TASK OBJECTIVE:
Only the lines from the one with "pump_base(pump)" through the one with "return Vector(part_box(node)[0]) - AXIS" are to be restated, word for word, with both of them included.

DATASET EXTRACT:
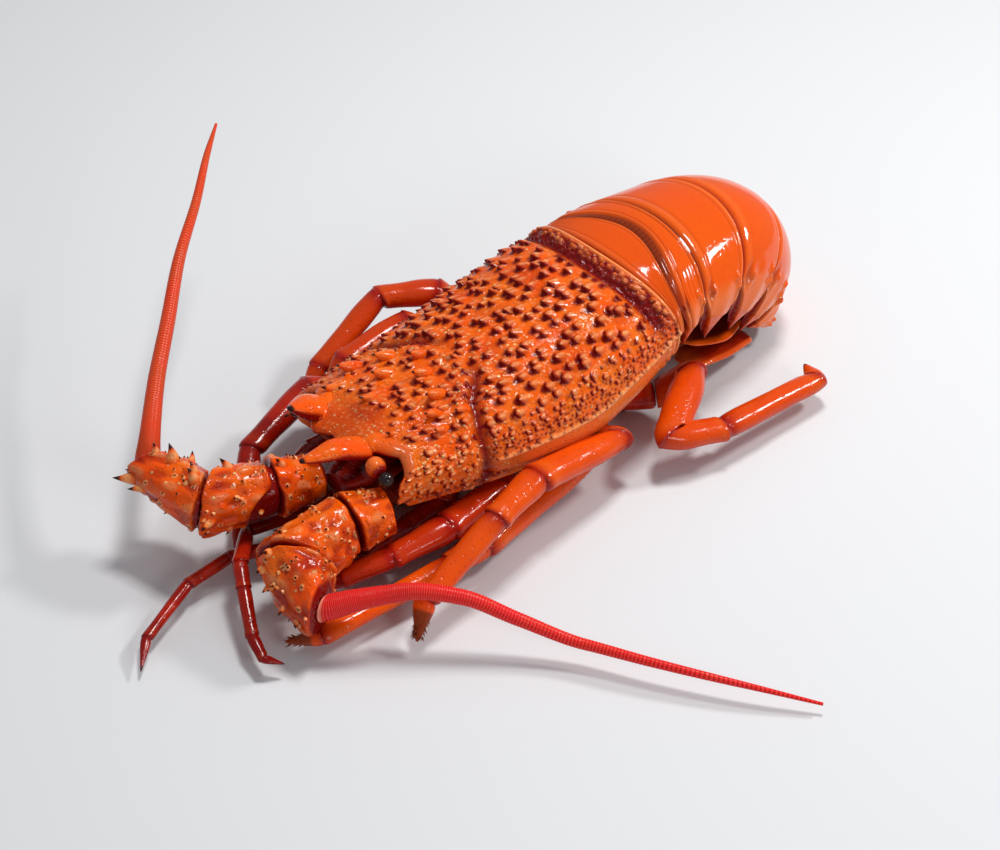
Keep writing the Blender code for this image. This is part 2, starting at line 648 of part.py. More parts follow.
def feeler_base(side, points, radii, whip):
    """Three thick joints in a chain, each with its spines; the faces that meet are parallel."""
    points = [Vector(p) for p in points]
    aheads = [(there - here).normalized() for here, there in zip(points, points[1:])]
    aheads.append((Vector(whip[1]) - Vector(whip[0])).normalized())
    faces = [aheads[0]] + [(a + b).normalized() for a, b in zip(aheads, aheads[1:])]
    for n, (near, far) in enumerate(radii):
        start = points[n] + faces[n] * TOUCH
        end = points[n + 1] - faces[n + 1] * TOUCH
        rings = []
        for share, size in FEELER_SWELL:
            radius = (near + (far - near) * share) * size
            facing = faces[n].lerp(faces[n + 1], share)
            rings.append(ring_round(start.lerp(end, share), facing, radius, FEELER_SIDES))
        joint = loft(f"feeler_{side}_{n + 1}", rings, shell_orange())
        spines = []
        for k, (turn, share, length) in enumerate(FEELER_SPINES[n]):
            level, upright = cross_axes(faces[n].lerp(faces[n + 1], share).normalized())
            out = level * math.cos(math.radians(turn)) + upright * math.sin(math.radians(turn))
            radius = near + (far - near) * share
            foot = start.lerp(end, share) + out * radius * FEELER_SPINE_FOOT
            rise, lean = length * FEELER_SPINE_RISE, length * FEELER_SPINE_LEAN
            tip = start.lerp(end, share) + out * (radius + rise) + aheads[n] * lean
            size = (FEELER_SPINE_RADIUS, SMALL_SPINE_SIDES)
            spines.append(spine(f"spine_{k}", foot, tip, *size, shell_orange()))
        fuse(joint, spines)


def feeler_bases():
    feeler_base("left", FEELER_LEFT, FEELER_LEFT_RADII, WHIP_LEFT)
    feeler_base("right", FEELER_RIGHT, FEELER_RIGHT_RADII, WHIP_RIGHT)


def feelerlets():
    """The thin inner pair of feelers, each jointed and forked at its end."""
    for side, points in (("left", FEELERLET_LEFT), ("right", FEELERLET_RIGHT)):
        limb(f"feelerlet_{side}", points, FEELERLET_RADII, leg_red())


def mouth_legs():
    for side, sign in (("left", 1), ("right", -1)):
        points = [(x * sign, y, z) for x, y, z in MOUTH_LEG]
        limb(f"mouth_leg_{side}", points, MOUTH_LEG_RADII, leg_red())


def whip_face(points, whip):
    """Direction of the face where a whip meets its base."""
    before = (Vector(points[-1]) - Vector(points[-2])).normalized()
    return (before + (Vector(whip[1]) - Vector(whip[0])).normalized()).normalized()


def whips():
    for side, points, whip in (("left", FEELER_LEFT, WHIP_LEFT), ("right", FEELER_RIGHT, WHIP_RIGHT)):
        facing = whip_face(points, whip)
        route = (tuple(Vector(points[-1]) + facing * TOUCH),) + whip[1:]
        tube(f"whip_{side}", route, WHIP_RADII, facing, whip_crimson())


def build():
    for leftover in list(bpy.data.objects):
        bpy.data.objects.remove(leftover, do_unlink=True)
    carapace()
    breast()
    legs()
    for n in range(6):
        tail_piece(n)
    fan()
    face()
    eyes()
    feeler_bases()
    feelerlets()
    mouth_legs()
    whips()


build()
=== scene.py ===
"""Dresses the cooked spiny lobster: shell, spines, feelers, legs, tail, and the light on them.

Lengths in the tables below are in millimetres, with the head along -Y, the animal's left
along +X and its back along +Z. Skin.make() turns them into metres.
"""

import math
import types

import bpy
import numpy as np
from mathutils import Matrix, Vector


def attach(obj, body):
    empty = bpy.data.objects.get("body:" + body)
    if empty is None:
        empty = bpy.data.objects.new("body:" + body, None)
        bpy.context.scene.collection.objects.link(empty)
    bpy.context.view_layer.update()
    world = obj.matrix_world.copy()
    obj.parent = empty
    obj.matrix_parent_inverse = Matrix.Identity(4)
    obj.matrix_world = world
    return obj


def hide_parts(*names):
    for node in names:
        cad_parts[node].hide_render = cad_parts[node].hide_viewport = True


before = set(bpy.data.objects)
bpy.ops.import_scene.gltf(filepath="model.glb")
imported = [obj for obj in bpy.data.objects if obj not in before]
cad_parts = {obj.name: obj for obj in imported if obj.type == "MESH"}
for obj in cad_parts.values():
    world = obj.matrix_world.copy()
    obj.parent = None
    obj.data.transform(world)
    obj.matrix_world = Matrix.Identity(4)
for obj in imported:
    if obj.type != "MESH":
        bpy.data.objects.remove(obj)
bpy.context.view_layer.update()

bl_info = {
    "name": "Cooked spiny lobster",
    "version": (1, 0, 0),
    "blender": (4, 5, 0),
    "location": "View3D > Sidebar > Lobster",
    "description": "Builds the shell, spines, feelers, legs and tail of a cooked spiny lobster",
    "category": "Object",
}

MM = 0.001

# The back shell. Each pair is (place along Y, value there), but in the edges and the neck groove it
# is (place across, place along Y). Across runs from 0 on the middle line to 1 at the rim.
BACK_TOP = ((-72, 42), (-60, 46.5), (-30, 51.5), (0, 55.5), (25, 59), (45, 62), (64, 62.5))
BACK_HALF_WIDTH = ((-72, 30), (-58, 33.5), (-31, 38.5), (-7, 42), (19, 44.5), (42, 43.5), (68, 41))
BACK_SHIFT = ((-72, 2), (-50, 3), (-20, 4.5), (20, 3), (66, 0))
RIM_HEIGHT = ((-72, 27), (-40, 25), (15, 22.5), (45, 27), (70, 34))
WIDEST_OVER_RIM = 8.0
RIM_TURN = math.radians(108)
SQUARENESS = 2.25
FRONT_EDGE = (
    (0, -68), (0.13, -71), (0.24, -66), (0.34, -58), (0.48, -56.5),
    (0.6, -59.5), (0.72, -63), (0.84, -64), (1, -60),
)
REAR_EDGE_MIDDLE = 62.0
REAR_EDGE_SWEEP = 6.0
REAR_HALF_WIDTH = 42.0
FRONT_FLOOR = -49.0
LIP = 1.8
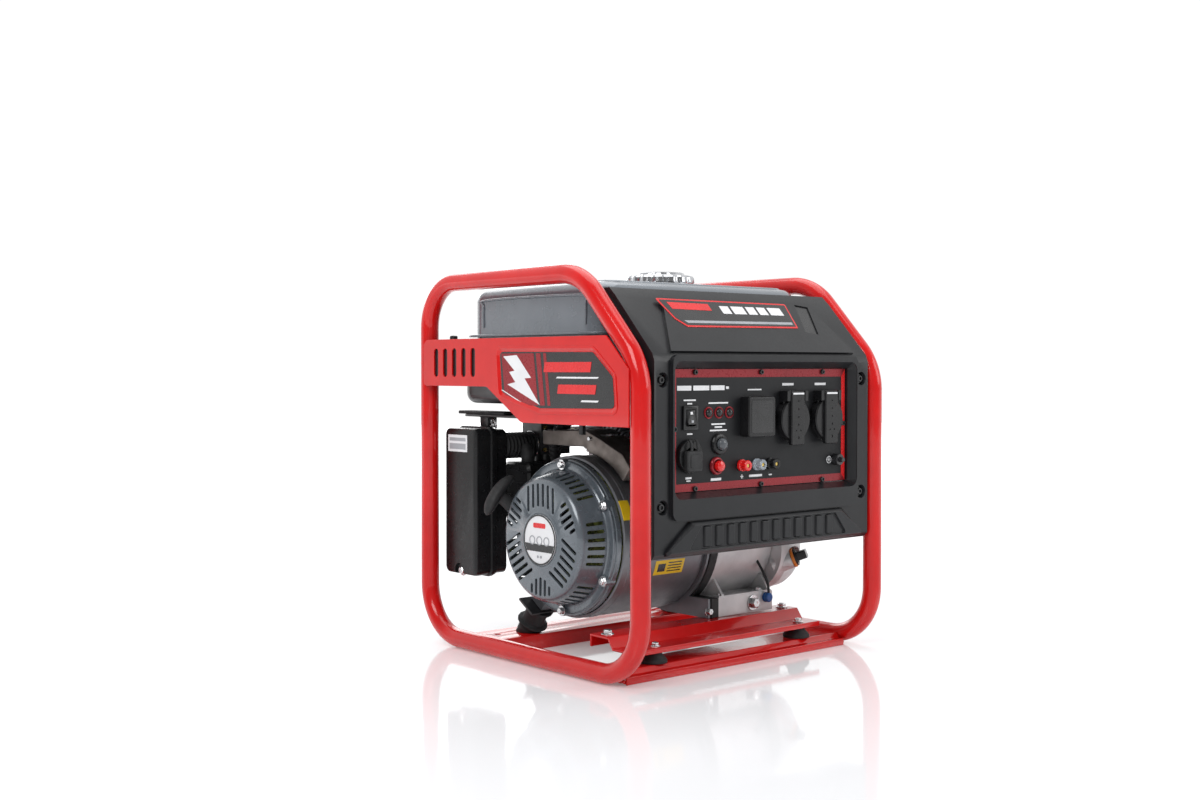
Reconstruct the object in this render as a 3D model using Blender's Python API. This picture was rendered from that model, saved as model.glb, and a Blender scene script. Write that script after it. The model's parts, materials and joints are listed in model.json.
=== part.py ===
"""Open-frame inverter generator: two tube loops, sheet base, recoil-start engine and a control panel.

Metres, +Z up. The front (control panel) faces -Y, the recoil starter faces -X, and the origin is the
middle of the footprint on the ground. The crankshaft lies along X. Outlines are (u, v) pairs: (y, z)
when extruded along X, (x, z) along Y and (x, y) along Z.
"""
import math

import bmesh
import bpy
from mathutils import Matrix, Vector

# Clearance between touching pieces.
GAP = 0.0003

# Frame loops: one bent tube on each side.
TUBE_R = 0.011
LOOP_X = 0.188
LOOP_HALF_DEPTH = 0.194
LOOP_TOP = 0.441
CHAMFER_DEPTH = 0.0956
CHAMFER_HEIGHT = 0.1014
BEND_BOTTOM = 0.062
BEND_REAR_TOP = 0.055
BEND_CHAMFER = 0.075

# Sheet rails of the base and of the engine.
SHEET = 0.0025
BASE_RAIL_HALF = LOOP_X - TUBE_R - GAP
BASE_FRONT_TOP = 0.014
BASE_REAR_TOP = 0.018
ENGINE_RAIL_TOP = 0.044
FRONT_FLANGE = 0.0325
ENGINE_RAIL_HALF = 0.142
FRONT_MOUNT_Y = -0.137
FRONT_MOUNT_X = (-0.118, 0.116)
REAR_MOUNT_Y = 0.084
REAR_MOUNT_X = (-0.120, 0.120)
REAR_MOUNT_TILT = math.radians(33)
REAR_MOUNT_LENGTH = 0.040

# Crankshaft axis and the parts stacked along it, from the recoil starter to the crankcase cover.
CRANK_Y = -0.007
CRANK_Z = 0.1415
RECOIL_FACE_X = -0.1730
SLOT_HALF = 0.0020
SLOT_CIRCLE_R = 0.0645
DRUM_START_X = -0.1275
DRUM_END_X = 0.0045
DRUM_R = 0.094
DRUM_WALL = 0.003
GASKET_END_X = 0.0170
CRANKCASE_END_X = 0.1100
CRANKCASE_R = 0.098
FOOT_TOP = 0.067
COVER_END_X = 0.1300
BOSS_END_X = 0.1520

# Cylinder, leaning to the rear.
CYLINDER_X = 0.064
CYLINDER_LEAN = math.radians(40)
CYLINDER_BASE = 0.1000
CYLINDER_TOP = 0.1550
HEAD_TOP = 0.1850
BORE_R = 0.028

# Fuel tank.
TANK_HALF_WIDTH = 0.165
TANK_FRONT = -0.104
TANK_REAR = 0.146
TANK_BOTTOM = 0.2950
TANK_BULGE = 0.166
BULGE_TOP = 0.3680
SEAM_LOW = 0.3745
SEAM_HIGH = 0.3775
TANK_TOP = 0.434
TANK_WALL = 0.002
FILLER_X = 0.030
FILLER_Y = 0.012
NECK_R = 0.034
CAP_TOP = 0.4550

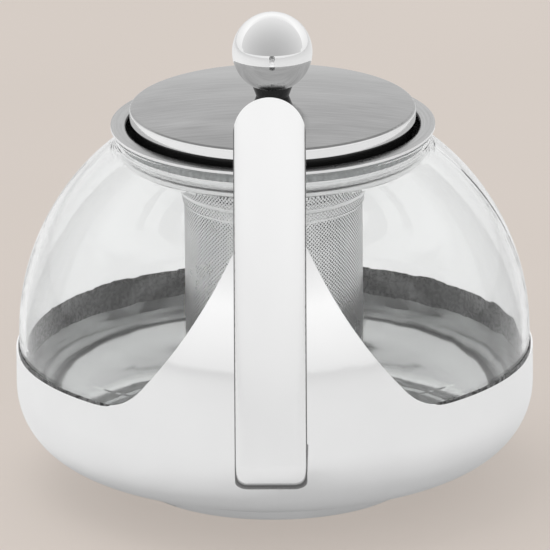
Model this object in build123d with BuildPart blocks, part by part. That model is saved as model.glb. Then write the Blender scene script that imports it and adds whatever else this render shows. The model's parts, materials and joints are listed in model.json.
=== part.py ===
"""Glass infuser teapot, in millimetres.

+Z is up, the pot's axis is the Z axis and z = 0 is the plane that it stands on.
The handle is on the -Y side and the spout on the +Y side.
"""

import os
from math import radians

from build123d import *

# ---- Driving dimensions -------------------------------------------------------------

pot_radius = 77.4  # outside of the steel casing
casing_sheet = 0.6
casing_fit = 0.3  # gap between the casing and the glass, filled by the rim seal

foot_radius = 42.0
foot_height = 2.5
dish_angle = 20.0  # slope of the casing's underside, degrees
heel_radius = 21.8  # the casing's turn from its underside to its side
heel_height = 30.6  # height of that turn's centre

rim_height = 41.7  # casing's edge round the back and the sides
wing_half_width = 52.8  # where the edge leaves the rim to climb the wing
wing_toe_radius = 16.0
wing_toe_turn = 50.0  # degrees
wing_side_radius = 263.0
wing_top = 98.0

dome_height = 46.4  # height of the dome arc's centre
dome_radius = 72.9  # dome arc, at the casing's outside
glass_thickness = 2.0
glass_floor_thickness = 3.5
cushion_thickness = 2.3
cushion_radius = 41.0
cushion_width = 7.0
seal_foot = 34.0  # lower edge of the rim seal
seal_bead = 0.7  # height of the rim seal's bead above the casing's edge

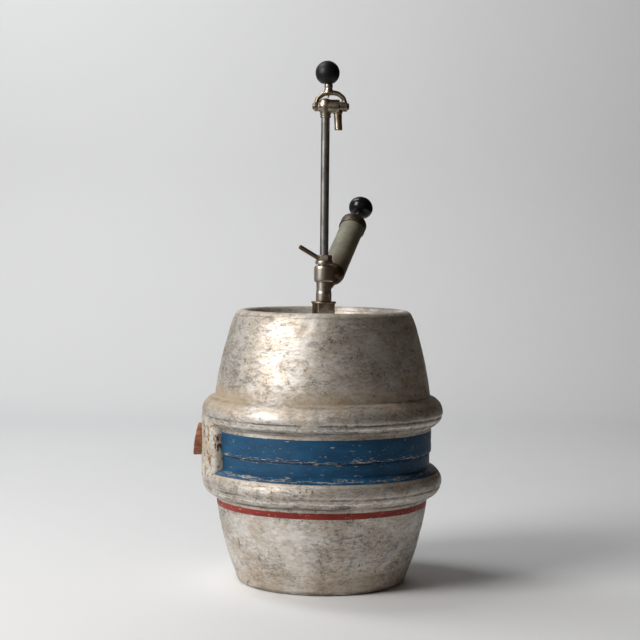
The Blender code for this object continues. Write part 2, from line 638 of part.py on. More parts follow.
def plunger(pump):
    """Rod, knob, piston, leather cup and nut that slide together."""
    add("plunger_rod", disc(PLUNGER_R, PISTON_Z - 0.0020, PLUNGER_TOP), STEEL, pump)
    knob = ellipsoid(PUMP_KNOB_R, PUMP_KNOB_HALF, PUMP_KNOB_Z, PUMP_KNOB_Z - 0.0150)
    ball = add("pump_knob", knob, BLACK, pump)
    socket = disc(PLUNGER_R + GAP, 0.2100, PLUNGER_TOP + GAP)
    combine(ball, tool("knob_socket_tool", socket, pump), "DIFFERENCE")
    hole = PLUNGER_R + GAP
    add("cup_leather", lathe([(hole, PISTON_Z), (0.0165, PISTON_Z), (0.0177, PISTON_Z - 0.0030),
                              (0.0179, PISTON_Z + 0.0060), (0.0167, PISTON_Z + 0.0060),
                              (0.0160, PISTON_Z + 0.0018), (hole, PISTON_Z + 0.0018)]), LEATHER, pump)
    add("piston_plate", tube(hole, 0.0140, PISTON_Z + 0.0018 + GAP, PISTON_Z + 0.0048), BRASS, pump)
    nut_hole = hole / math.cos(math.pi / 6)
    add("piston_nut", tube(nut_hole, 0.0064, PISTON_Z + 0.0048 + GAP, PISTON_Z + 0.0090, 6), BRASS, pump)


def check_valve(pump):
    """Loose six-sided disc that closes the air way under the pump base's seat."""
    add("valve_disc", disc(0.0055, VALVE_SEAT + 0.0002, VALVE_SEAT + 0.0017, 6), RUBBER, pump)


# ---------------------------------------------------------------- assembly
def main():
    for old in list(bpy.data.objects):
        bpy.data.objects.remove(old, do_unlink=True)
    shells = [shell_lower(), shell_upper(), seam_weld()]
    bung_boss(shells)
    wooden_bung()
    neck_bushing()
    neck_gasket()
    pump = empty("pump_axis", PUMP_ORIGIN, PUMP_DIRECTION)
    handle = empty("handle_axis", PIVOT)
    tap_base()
    tap_body(pump)
    union_sleeve()
    packing()
    gland()
    beer_rod()
    faucet_body()
    spout()
    valve_plug(handle)
    yoke(handle)
    yoke_screws(handle)
    ball_knob(handle)
    pump_base(pump)
    pump_tube(pump)
    pump_cap(pump)
    plunger(pump)
    check_valve(pump)
    for piece in bpy.data.objects:
        if piece.parent is None:
            piece.location.x += KEG_AXIS_X


main()
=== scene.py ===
import json
import math

import bmesh
import bpy
from mathutils import Matrix, Vector, noise


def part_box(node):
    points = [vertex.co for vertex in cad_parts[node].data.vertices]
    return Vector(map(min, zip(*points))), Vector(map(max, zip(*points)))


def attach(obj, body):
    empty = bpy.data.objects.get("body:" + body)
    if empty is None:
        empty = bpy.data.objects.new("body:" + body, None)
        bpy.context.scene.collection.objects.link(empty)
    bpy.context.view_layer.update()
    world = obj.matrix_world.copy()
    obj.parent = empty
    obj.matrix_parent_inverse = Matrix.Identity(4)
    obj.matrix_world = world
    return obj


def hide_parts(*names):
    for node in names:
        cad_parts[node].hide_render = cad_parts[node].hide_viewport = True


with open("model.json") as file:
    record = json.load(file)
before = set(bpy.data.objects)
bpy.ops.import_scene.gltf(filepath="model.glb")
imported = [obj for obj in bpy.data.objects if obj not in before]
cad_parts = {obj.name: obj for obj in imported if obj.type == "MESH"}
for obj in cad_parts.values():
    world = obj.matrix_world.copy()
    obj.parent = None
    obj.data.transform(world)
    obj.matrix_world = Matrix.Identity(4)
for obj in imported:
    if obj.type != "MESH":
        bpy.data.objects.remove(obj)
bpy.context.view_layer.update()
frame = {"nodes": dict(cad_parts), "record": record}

# ---------------------------------------------------------------- places read from the frame
RECORD = frame["record"]
JOINTS = {joint["name"]: joint for joint in RECORD["behaviour"]["joints"]}
BODY_OF = {node: body for body, nodes in RECORD["behaviour"]["bodies"].items() for node in nodes}
AXIS = Vector((JOINTS["gland_turn"]["pos_m"][0], 0.0, 0.0))     # pieces are built round the keg's axis


def low(node):
    """Lowest corner of a CAD node's box, from the keg's axis."""
    return Vector(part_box(node)[0]) - AXIS


def high(node):
    """Highest corner of a CAD node's box, from the keg's axis."""
    return Vector(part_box(node)[1]) - AXIS


def middle(node):
    """Centre of a CAD node's box."""
    return (low(node) + high(node)) / 2


SEAM_Z = middle("seam_weld").z
RIM_TOP = high("shell_upper").z
UPPER_RING_R = high("shell_upper").x
LOWER_RING_R = high("shell_lower").x
LOWER_WALL_R = 0.1728
UPPER_WALL_R = 0.1752
UPPER_RING_Z = 0.2735
LOWER_RING_Z = 0.1632
WALL = 0.0035
BLUE_BAND = (0.1796, 0.2456)
RED_BAND = (0.1245, 0.1342)
PIVOT = Vector(JOINTS["handle_tilt"]["pos_m"]) - AXIS
PUMP_DIRECTION = Vector(JOINTS["plunger_slide"]["axis"]).normalized()
PUMP_ORIGIN = Vector((-0.0022, 0.0, 0.4556))
BUNG_Z = middle("wooden_bung").z
TO_PUMP = Matrix.Translation(PUMP_ORIGIN) @ PUMP_DIRECTION.to_track_quat("Z", "Y").to_matrix().to_4x4()
TO_BUNG = Matrix.Translation((0, 0, BUNG_Z)) @ Matrix.Rotation(math.radians(-90), 4, "Y")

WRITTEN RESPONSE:
    pump_base(pump)
    pump_tube(pump)
    pump_cap(pump)
    plunger(pump)
    check_valve(pump)
    for piece in bpy.data.objects:
        if piece.parent is None:
            piece.location.x += KEG_AXIS_X


main()
=== scene.py ===
import json
import math

import bmesh
import bpy
from mathutils import Matrix, Vector, noise


def part_box(node):
    points = [vertex.co for vertex in cad_parts[node].data.vertices]
    return Vector(map(min, zip(*points))), Vector(map(max, zip(*points)))


def attach(obj, body):
    empty = bpy.data.objects.get("body:" + body)
    if empty is None:
        empty = bpy.data.objects.new("body:" + body, None)
        bpy.context.scene.collection.objects.link(empty)
    bpy.context.view_layer.update()
    world = obj.matrix_world.copy()
    obj.parent = empty
    obj.matrix_parent_inverse = Matrix.Identity(4)
    obj.matrix_world = world
    return obj


def hide_parts(*names):
    for node in names:
        cad_parts[node].hide_render = cad_parts[node].hide_viewport = True


with open("model.json") as file:
    record = json.load(file)
before = set(bpy.data.objects)
bpy.ops.import_scene.gltf(filepath="model.glb")
imported = [obj for obj in bpy.data.objects if obj not in before]
cad_parts = {obj.name: obj for obj in imported if obj.type == "MESH"}
for obj in cad_parts.values():
    world = obj.matrix_world.copy()
    obj.parent = None
    obj.data.transform(world)
    obj.matrix_world = Matrix.Identity(4)
for obj in imported:
    if obj.type != "MESH":
        bpy.data.objects.remove(obj)
bpy.context.view_layer.update()
frame = {"nodes": dict(cad_parts), "record": record}

# ---------------------------------------------------------------- places read from the frame
RECORD = frame["record"]
JOINTS = {joint["name"]: joint for joint in RECORD["behaviour"]["joints"]}
BODY_OF = {node: body for body, nodes in RECORD["behaviour"]["bodies"].items() for node in nodes}
AXIS = Vector((JOINTS["gland_turn"]["pos_m"][0], 0.0, 0.0))     # pieces are built round the keg's axis


def low(node):
    """Lowest corner of a CAD node's box, from the keg's axis."""
    return Vector(part_box(node)[0]) - AXIS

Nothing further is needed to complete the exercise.